On a drive down the road running parallel to the Shanghumughom beach, which stretches past Valiyathura, one can catch glimpses of endless waves trying to crash in and make their way into the land. Ironically, these very waves destroyed the only source of water for thousands of families living along this coast, during the heavy monsoon last year. Pipes were ripped apart and public taps uprooted, all of this still lying around even as residents of the area walk kilometres to fetch a pot-full.

“When we fish close to the shore, the work of spreading the fishing nets and then pulling them back takes up around 4 to 5 hours. In between, we have this habit of running back to the nearby tap for a sip of water. But now with all the taps destroyed, we have to depend on water which we collect in buckets and pots from public taps far away,” says Jasheer, a resident of Valiyathura.

Not enough taps

In most of the coastal wards of Thiruvananthapuram Corporation, the only sources of water are public taps, which also are inadequate in number.

“During day time, the public taps usually run dry. Water comes, like a drip, sometimes at 3 in the morning. Some of us take turns in waiting for water every day,” says Jaya from Shanghumughom.

New pipelines were laid along the coast four months ago, under the Japan International Cooperation Agency (JICA)-aided water supply scheme, at a cost of Rs.24 lakh. The plan was to install public taps every 50 metres along the coast.

Once work on the mainline was completed, things came to a standstill. A blame game ensued between the JICA and the Kerala Water Authority (KWA).

The residents in the area are still not sure whose responsibility it is to give connections to taps.

“After the recent report in The Hindu on the lack of progress in the work, the KWA officials visited the site and said that they would replace the pipes laid by JICA as they are faulty. But JICA officials are saying that they will rectify the problems in the line. Six months ago, the Corporation had handed over Rs.24 lakh to the KWA as part of the Basic Service for Urban Poor (BSUP) project for new pipelines in more areas. But the KWA officials are now saying that they need to discuss with the District Collector to get sanction for buying new pipes,” says Tony Oliver, Valiyathura ward councillor.

No tankers here

Councillors in the coastal wards claim that water supply in tankers also does not happen, though they do send in requests whenever residents raise the issue of water scarcity. Residents say that the main pipelines to the public taps in the coastal regions were laid many decades ago.
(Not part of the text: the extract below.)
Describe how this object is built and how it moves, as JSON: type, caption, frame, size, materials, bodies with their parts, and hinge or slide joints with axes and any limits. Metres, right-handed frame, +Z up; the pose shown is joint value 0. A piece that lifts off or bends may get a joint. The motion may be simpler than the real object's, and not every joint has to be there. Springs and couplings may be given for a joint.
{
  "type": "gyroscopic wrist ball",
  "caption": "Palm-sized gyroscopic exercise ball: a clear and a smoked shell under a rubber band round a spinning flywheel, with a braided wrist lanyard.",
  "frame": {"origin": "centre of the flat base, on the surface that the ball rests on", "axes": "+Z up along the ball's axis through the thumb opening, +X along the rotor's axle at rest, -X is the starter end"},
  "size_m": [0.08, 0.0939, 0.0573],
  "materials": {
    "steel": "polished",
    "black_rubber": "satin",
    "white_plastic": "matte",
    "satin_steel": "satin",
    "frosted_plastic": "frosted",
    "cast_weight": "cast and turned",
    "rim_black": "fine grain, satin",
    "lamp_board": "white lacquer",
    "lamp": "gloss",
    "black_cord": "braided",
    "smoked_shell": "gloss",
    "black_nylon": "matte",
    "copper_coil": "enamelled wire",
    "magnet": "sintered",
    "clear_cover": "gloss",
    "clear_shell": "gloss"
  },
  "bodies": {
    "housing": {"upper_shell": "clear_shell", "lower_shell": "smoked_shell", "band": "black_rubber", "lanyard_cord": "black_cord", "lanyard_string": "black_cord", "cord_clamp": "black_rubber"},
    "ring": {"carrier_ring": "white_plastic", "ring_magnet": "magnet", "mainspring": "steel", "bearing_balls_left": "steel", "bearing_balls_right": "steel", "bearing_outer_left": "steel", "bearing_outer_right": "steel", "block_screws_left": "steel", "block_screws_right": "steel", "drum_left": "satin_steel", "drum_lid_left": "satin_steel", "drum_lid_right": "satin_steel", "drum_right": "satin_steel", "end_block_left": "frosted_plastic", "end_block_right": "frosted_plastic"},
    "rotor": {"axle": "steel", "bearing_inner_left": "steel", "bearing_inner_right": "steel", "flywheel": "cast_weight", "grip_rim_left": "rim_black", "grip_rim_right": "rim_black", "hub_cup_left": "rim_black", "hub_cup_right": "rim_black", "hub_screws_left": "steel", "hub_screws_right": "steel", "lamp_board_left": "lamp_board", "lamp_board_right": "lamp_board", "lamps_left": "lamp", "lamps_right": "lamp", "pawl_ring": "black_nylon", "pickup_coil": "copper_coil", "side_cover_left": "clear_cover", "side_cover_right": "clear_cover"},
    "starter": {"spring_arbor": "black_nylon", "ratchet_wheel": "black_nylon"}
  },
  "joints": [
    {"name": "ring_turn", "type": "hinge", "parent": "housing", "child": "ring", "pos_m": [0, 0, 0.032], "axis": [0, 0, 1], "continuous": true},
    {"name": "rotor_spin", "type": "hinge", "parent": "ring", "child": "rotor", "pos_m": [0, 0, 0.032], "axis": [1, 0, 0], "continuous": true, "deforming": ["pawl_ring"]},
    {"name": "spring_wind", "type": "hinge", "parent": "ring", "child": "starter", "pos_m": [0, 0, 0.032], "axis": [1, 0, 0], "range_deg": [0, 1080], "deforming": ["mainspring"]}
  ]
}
The lack of width and blocks within this line also hampers free flow of water.

“In the Beemappally ward, water is yet to come through the JICA pipes. The Corporation is currently working on a project to extend the line by 2000 metres to areas which are yet to be covered,” says ward councillor Mohammed Iqbal.

No action on plan

Two years ago, the City Corporation sent an action plan to the State government to revamp the water supply systems in the coastal areas. This plan was prepared as per the Paloli Mohammed Kutty committee’s recommendations based on the Sachar Committee report, which put forward projects to improve the basic infrastructure in backward areas where minorities reside. The Rs.12 crore action plan focused on direct water supply to all houses in these regions. But the State government is yet to respond to it.

The Corporation’s project to subsidise a specific number of new water connections in all wards also has not yielded the desired results. While some councillors complain that they are yet to get the funds from the local body for connections already taken, some others say that not enough beneficiaries are applying for the scheme.